Under those terms, the ports were not allowed to use fully automated terminals or equipment, with the technology defined as “machinery/equipment devoid of human interaction.” The terms also require that the terminals didn’t implement semi-automated equipment or technology “until both parties agree to workforce protections and staffing levels.”
So what remains left to figure out in the contract?
“There’s going to be seniority, there’s going to be some benefits,” Seidl said. “All this other stuff around the edges probably hasn’t been worked out yet, and that’s probably what needs to be negotiated between now and the January deadline.”
With three months to iron out a new deal, Seidl says it’s still “too early to know if there’s any pushback” from the ILA if more sticking points arise.
If a strike situation occurs again on Jan. 15, it would have fewer political undertones tied to it since the November presidential election will have passed.
“A lot of the politics can get taken out by the time January rolls around, almost regardless of who’s in the White House,” Seidl said. “You don’t have that political lever that you have now.”
January also happens to be a seasonal slow point for freight in the aftermath of the holiday season ahead of the Lunar New Year, Seidl pointed out, making a potential second strike less impactful.
Case in point—inbound cargo volume totaled 1.96 million 20-foot equivalent units (TEUs) in January and 1.96 million TEUs in February, down from the July year high of 2.32 million TEUs and August’s projected year high of 2.37 million TEUs, according to the Global Port Tracker.
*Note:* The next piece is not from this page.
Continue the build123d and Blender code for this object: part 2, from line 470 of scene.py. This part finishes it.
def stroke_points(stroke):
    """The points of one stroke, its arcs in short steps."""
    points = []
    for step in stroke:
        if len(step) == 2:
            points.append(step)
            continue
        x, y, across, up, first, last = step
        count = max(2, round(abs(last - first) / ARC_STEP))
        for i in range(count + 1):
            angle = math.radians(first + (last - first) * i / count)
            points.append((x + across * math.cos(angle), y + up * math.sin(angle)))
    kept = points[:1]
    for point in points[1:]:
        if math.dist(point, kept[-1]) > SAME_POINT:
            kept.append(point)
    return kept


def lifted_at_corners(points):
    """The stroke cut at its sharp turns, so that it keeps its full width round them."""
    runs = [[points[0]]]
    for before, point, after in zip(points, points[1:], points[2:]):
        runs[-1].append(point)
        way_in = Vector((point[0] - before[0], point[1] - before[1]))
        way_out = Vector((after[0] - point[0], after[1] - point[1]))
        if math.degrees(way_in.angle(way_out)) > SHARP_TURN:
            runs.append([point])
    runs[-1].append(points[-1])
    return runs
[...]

“There’s less cargo typically flowing through in January, so it’s, it’s a little bit better situation than where we are now,” Seidl said. But he noted that even for the recent strike, shippers had general put themselves in a better position in anticipating a work stoppage by importing goods earlier.
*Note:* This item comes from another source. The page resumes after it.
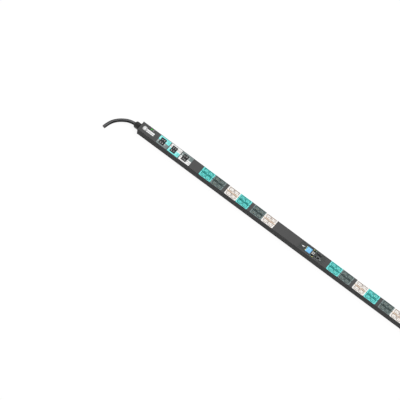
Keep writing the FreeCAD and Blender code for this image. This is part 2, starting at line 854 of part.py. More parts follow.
block = box("block_blank", ("block_length", "block_width", "block_height"),
            (f"{CORD_END} + block_start", "-block_width/2", "gauge"))
wires = []
for up in (-1, 1):
    for side in (-1, 1):
        word = f"{'low' if up < 0 else 'high'}_{'right' if side < 0 else 'left'}"
        wires.append(rod(f"wire_{word}", "wire_radius", "seal_end + block_start + wire_grip - 1",
                         (f"{CORD_END} + block_start + wire_grip", f"{side}*wire_offset",
                          f"gland_height + {up}*wire_offset"), OUTWARD))
terminals = []
for index in range(4):
    terminals.append(rod(f"terminal_{index}", "terminal_radius", "2*terminal_depth",
                         (f"{CORD_END} + block_start + block_length/2", f"{index - 1.5}*bar_pitch",
                          "gauge + block_height - terminal_depth")))
node(less("block", block, wires + terminals), "terminal_block")
node(group("wire_set", wires), "supply_wires")


# ---- controller -------------------------------------------------------------------------------------

TOP = "-panel_sink"


def on_panel(along, across="0"):
    """Where something sits on the controller: along from its start, and across."""
    return f"{PANEL} + {along}", across


def panel_box(name, length, width, low, high, along, across="0"):
    x, y = on_panel(along, across)
    return centred_box(name, length, width, f"{FACE} + ({low})", f"{FACE} + ({high})", x, y)


pad_plate = panel_box("panel_pad", "panel_length", "panel_width", "-gauge", TOP, "panel_length/2")
lip_plate = panel_box("panel_lip_plate", "panel_length + 2*panel_lip", "panel_width + 2*panel_lip",
                      "-gauge - panel_gauge", "-gauge", "panel_length/2")
posts = []
for end in (1, -1):
    for side in (1, -1):
        x, y = on_panel(f"panel_length/2 + {end}*(panel_length/2 - standoff_along)",
                        f"{side}*standoff_across")
        word = f"{'far' if end > 0 else 'near'}_{'left' if side > 0 else 'right'}"
        posts.append(rod(f"panel_post_{word}", "standoff_radius", "board_top - gauge - panel_gauge",
                         (x, y, f"{FACE} - board_top")))
UNDER = "-gauge - panel_gauge - 1"
panel_holes = [
    panel_box("window_hole", "window_length", "window_width", UNDER, "1", "window_along"),
    panel_box("usb_hole", "usb_length", "usb_width", UNDER, "1", "usb_along", "usb_across"),
    panel_box("sensor_hole", "sensor_length", "sensor_width", UNDER, "1",
              "sensor_along", "sensor_across"),
    panel_box("expansion_hole", "expansion_length", "expansion_width", UNDER, "1",
              "expansion_along", "expansion_across"),
]
for side in (1, -1):
    panel_holes.append(panel_box(f"jack_hole_{'left' if side > 0 else 'right'}", "jack_length",
                                 "jack_width", UNDER, "1", "jack_along", f"{side}*jack_across"))
KEYS = {"key_up": (-1, 1), "key_down": (-1, -1), "key_back": (1, 1), "key_select": (1, -1)}
for word, (column, side) in KEYS.items():
    panel_holes.append(panel_box(f"{word}_hole", "key_length + 2*key_clearance",
                                 "key_width + 2*key_clearance", UNDER, "1",
                                 f"key_along + {column}*key_pitch/2",
                                 f"{side}*key_pitch_across/2"))
reset_x, reset_y = on_panel("reset_along", "reset_across")
panel_holes.append(rod("reset_hole", "reset_radius + key_clearance", "4*gauge",
                       (reset_x, reset_y, f"{FACE} - 3*gauge")))
panel_blank = joined("panel_blank", [pad_plate, lip_plate] + posts)
node(less("panel", panel_blank, panel_holes), "controller_bezel")

node(panel_box("window_pane", "window_length", "window_width", f"{TOP} - window_gauge", TOP,
               "window_along"), "display_window")

module_top = "-gauge - panel_gauge - module_gap"
module_parts = [panel_box("module_block", "module_length", "module_width",
                          f"{module_top} - module_gauge", module_top, "window_along")]
for end in (1, -1):
    for side in (1, -1):
        x, y = on_panel(f"window_along + {end}*(module_length/2 - module_leg_inset)",
                        f"{side}*(module_width/2 - module_leg_inset)")
        word = f"{'far' if end > 0 else 'near'}_{'left' if side > 0 else 'right'}"
        module_parts.append(rod(f"module_leg_{word}", "module_leg_radius",
                                f"board_top + {module_top} - module_gauge/2",
                                (x, y, f"{FACE} - board_top")))
node(joined("module", module_parts), "display_module")

board_parts = [panel_box("board_plate", "board_length", "panel_width", "-board_top - board_gauge",
                         "-board_top", "panel_length/2")]
for word, (column, side) in KEYS.items():
    board_parts.append(panel_box(f"{word}_switch", "switch_size", "switch_size", "-board_top",
                                 "-switch_top", f"key_along + {column}*key_pitch/2",
                                 f"{side}*key_pitch_across/2"))
board_parts.append(panel_box("reset_switch", "switch_size", "switch_size", "-board_top",
                             "-switch_top", "reset_along", "reset_across"))
node(joined("board", board_parts), "control_board")

for word, (column, side) in KEYS.items():
    along = f"key_along + {column}*key_pitch/2"
    across = f"{side}*key_pitch_across/2"
    cap = panel_box(f"{word}_cap", "key_length", "key_width", "-key_bottom", f"{TOP} + key_proud",
                    along, across)
    skirt = panel_box(f"{word}_skirt", "key_length + 2*key_skirt", "key_width + 2*key_skirt",
                      "-key_bottom", "-key_skirt_top", along, across)
    node(joined(f"{word}_solid", [cap, skirt]), word)

reset_stem = rod("reset_stem", "reset_radius", "key_bottom - panel_sink + reset_proud",
                 (reset_x, reset_y, f"{FACE} - key_bottom"))
reset_collar = rod("reset_collar", "reset_radius + reset_flange", "key_bottom - key_skirt_top",
                   (reset_x, reset_y, f"{FACE} - key_bottom"))
node(joined("reset_solid", [reset_stem, reset_collar]), "reset_button")

lamp_blanks = []
jack_count = 0
for side in (1, -1):
    jack_count += 1
    across = f"{side}*jack_across"
    shell = panel_box(f"jack_shell_{jack_count}", "jack_length", "jack_width", "-board_top", TOP,
                      "jack_along", across)
    mouth = panel_box(f"jack_mouth_{jack_count}", "jack_mouth_length", "jack_mouth_width",
                      f"{TOP} - jack_mouth_depth", "1", "jack_along",
                      f"{across} - {side}*jack_mouth_shift")
    jack_lamps = []
    for end in (1, -1):
        jack_lamps.append(panel_box(f"jack_lamp_{jack_count}_{'far' if end > 0 else 'near'}",
                                    "jack_lamp_length", "jack_lamp_width",
                                    f"{TOP} - jack_lamp_gauge", f"{TOP} + 0.2",
                                    f"jack_along + {end}*jack_lamp_along",
                                    f"{across} + {side}*jack_lamp_shift"))
    lamp_blanks += jack_lamps
    node(less(f"jack_{jack_count}", shell, [mouth] + jack_lamps), f"ethernet_jack_{jack_count}")
node(group("jack_lamp_set", lamp_blanks), "jack_lamps")

usb_shell = panel_box("usb_shell", "usb_length", "usb_width", "-board_top", TOP,
                      "usb_along", "usb_across")
usb_mouths = []
for end in (1, -1):
    usb_mouths.append(panel_box(f"usb_mouth_{'far' if end > 0 else 'near'}", "usb_mouth_length",
                                "usb_mouth_width", f"{TOP} - usb_mouth_depth", "1",
                                f"usb_along + {end}*usb_pitch/2", "usb_across"))
node(less("usb", usb_shell, usb_mouths), "usb_port")
for word in ("sensor", "expansion"):
    shell = panel_box(f"{word}_shell", f"{word}_length", f"{word}_width", "-board_top", TOP,
                      f"{word}_along", f"{word}_across")
    mouth = panel_box(f"{word}_mouth", f"{word}_mouth_length", f"{word}_mouth_width",
                      f"{TOP} - port_mouth_depth", "1", f"{word}_along", f"{word}_across")
    node(less(f"{word}_socket", shell, [mouth]), f"{word}_port")


# ---- checks and output -----------------------------------------------------------------------------

sheet.clear("D1")
doc.recompute()
for thing in doc.Objects:
    if "Invalid" in thing.State or "Error" in thing.State:
        raise RuntimeError(f"{thing.Name} did not recompute: {thing.State}")
labels = [thing.Label for thing in nodes]
if len(set(labels)) != len(labels):
    raise RuntimeError("two pieces share a name")
os.makedirs("parts", exist_ok=True)
for thing in nodes:
    if thing.Shape.isNull() or not thing.Shape.isValid() or not thing.Shape.Solids:
        raise RuntimeError(f"{thing.Label} has no valid solid")
    thing.Shape.exportStep(f"parts/{thing.Label}.step")
print(len(nodes), "pieces")
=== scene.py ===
import json
import math

import bmesh
import bpy
from mathutils import Matrix, Vector


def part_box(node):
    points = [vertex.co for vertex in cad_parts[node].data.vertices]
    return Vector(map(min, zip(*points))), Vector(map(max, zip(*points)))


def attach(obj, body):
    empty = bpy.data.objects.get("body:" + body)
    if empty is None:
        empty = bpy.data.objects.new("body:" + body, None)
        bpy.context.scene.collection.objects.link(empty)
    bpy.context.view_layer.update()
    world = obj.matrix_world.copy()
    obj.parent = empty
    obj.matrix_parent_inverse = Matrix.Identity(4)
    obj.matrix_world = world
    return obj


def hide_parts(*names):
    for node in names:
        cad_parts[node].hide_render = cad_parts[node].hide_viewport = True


# A vertical rack power strip lying on its back: +X from the cord end to the far end, +Z the way
# the outlets face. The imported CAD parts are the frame. This script gives them their finish, and
# adds the print, the screen, the contacts, the lamp caps, the floor and the supply cord.

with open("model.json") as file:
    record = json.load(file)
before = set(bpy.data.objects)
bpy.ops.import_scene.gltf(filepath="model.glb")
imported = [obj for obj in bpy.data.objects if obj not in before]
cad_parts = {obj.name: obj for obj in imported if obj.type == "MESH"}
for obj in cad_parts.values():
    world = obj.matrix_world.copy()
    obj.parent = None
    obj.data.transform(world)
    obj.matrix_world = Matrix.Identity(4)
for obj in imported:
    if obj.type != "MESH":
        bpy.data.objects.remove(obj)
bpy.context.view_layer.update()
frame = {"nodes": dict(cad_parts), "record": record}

MM = 0.001
NODES = frame["nodes"]
JOINTS = {joint["child"]: joint for joint in frame["record"]["behaviour"]["joints"]}
CORD_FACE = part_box("cord_end_cap")[0].x
FACE_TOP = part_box("controller_face_plate")[1].z
BANK_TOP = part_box("outlet_bank_01")[1].z
ROOT = "chassis"

BANKS = range(1, 13)
ROCKERS = range(1, 7)
BREAKERS = range(1, 4)
# Each key, and where it lies from the middle of the four: along the strip, then across it.
KEYS = (("key_up", -1, 1), ("key_down", -1, -1), ("key_back", 1, 1), ("key_select", 1, -1))
# Half the distance between the middles of the double port's two openings.
PORT_OFFSET = 7.5

# How bright a white matt surface that faces up is, where 1 is the screen's white.
LIGHT = 1.8


# ---- camera and light ----------------------------------------------------------------------------

# In degrees: round the strip, above the floor, and the turn about the line of sight.
VIEW_ANGLES = (30.34, 66.28, 8.47)
VIEW_CENTRE = (-0.4139, -0.1272, 0.0315)
VIEW_DISTANCE = 21.0
VIEW_LENS = 360.2

# The surround's strength low down and overhead, and the heights between which it changes.
SURROUND_LOW, SURROUND_OVERHEAD = 0.9, 0.2
SURROUND_CHANGE = (0.07, 0.2)
SUN_FROM = (0.40, 0.14, 0.905)
SUN_STRENGTH = 5.2
SUN_WIDTH_DEGREES = 40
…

However, Peter Sand, chief analyst at freight benchmarking platform Xeneta, issued warnings in a Friday blog post that the backlogs in the wake of the three-day port closure could persist into the usually slow season.
“The dozens of ships delayed on the U.S. East Coast and Gulf Coast will also be late arriving back in the Far East,” Sand said. “This will impact schedules towards the end of this year and possibly into 2025 in the run-up to Lunar New Year at the end of January, which traditionally sees an increase in goods shipped out of the Far East. You cannot miss a scheduled weekly sailing for a ship carrying 15,000 containers and not expect repercussions for carriers and importers.”
Additionally, some shippers will now face the challenge of having to recover containers discharged at other ports outside of the U.S. such as in the Bahamas, as carriers had to manage the situation in the interim.
According to supply chain risk management firm Everstream Analytics, the number of container ships waiting outside of U.S. Gulf and East Coast ports decreased again overnight to 54, down from the peak Thursday afternoon of 59.
This was largely due to ships moving into the ports like Savannah and Charleston, in anticipation of container terminals reopening in the morning.
The queue outside the Port of New York & New Jersey increased since yesterday as ships are still waiting in the anchorage area.
As of Thursday morning, there were still 18 ships waiting outside of New York & New, followed by Savannah with 10 and Norfolk with nine, Everstream said.
In a press conference at 11:30 a.m., New York/New Jersey port director Bethann Rooney said 11 of the ships were being brought into the port terminals so they could begin unloading the cargo onboard.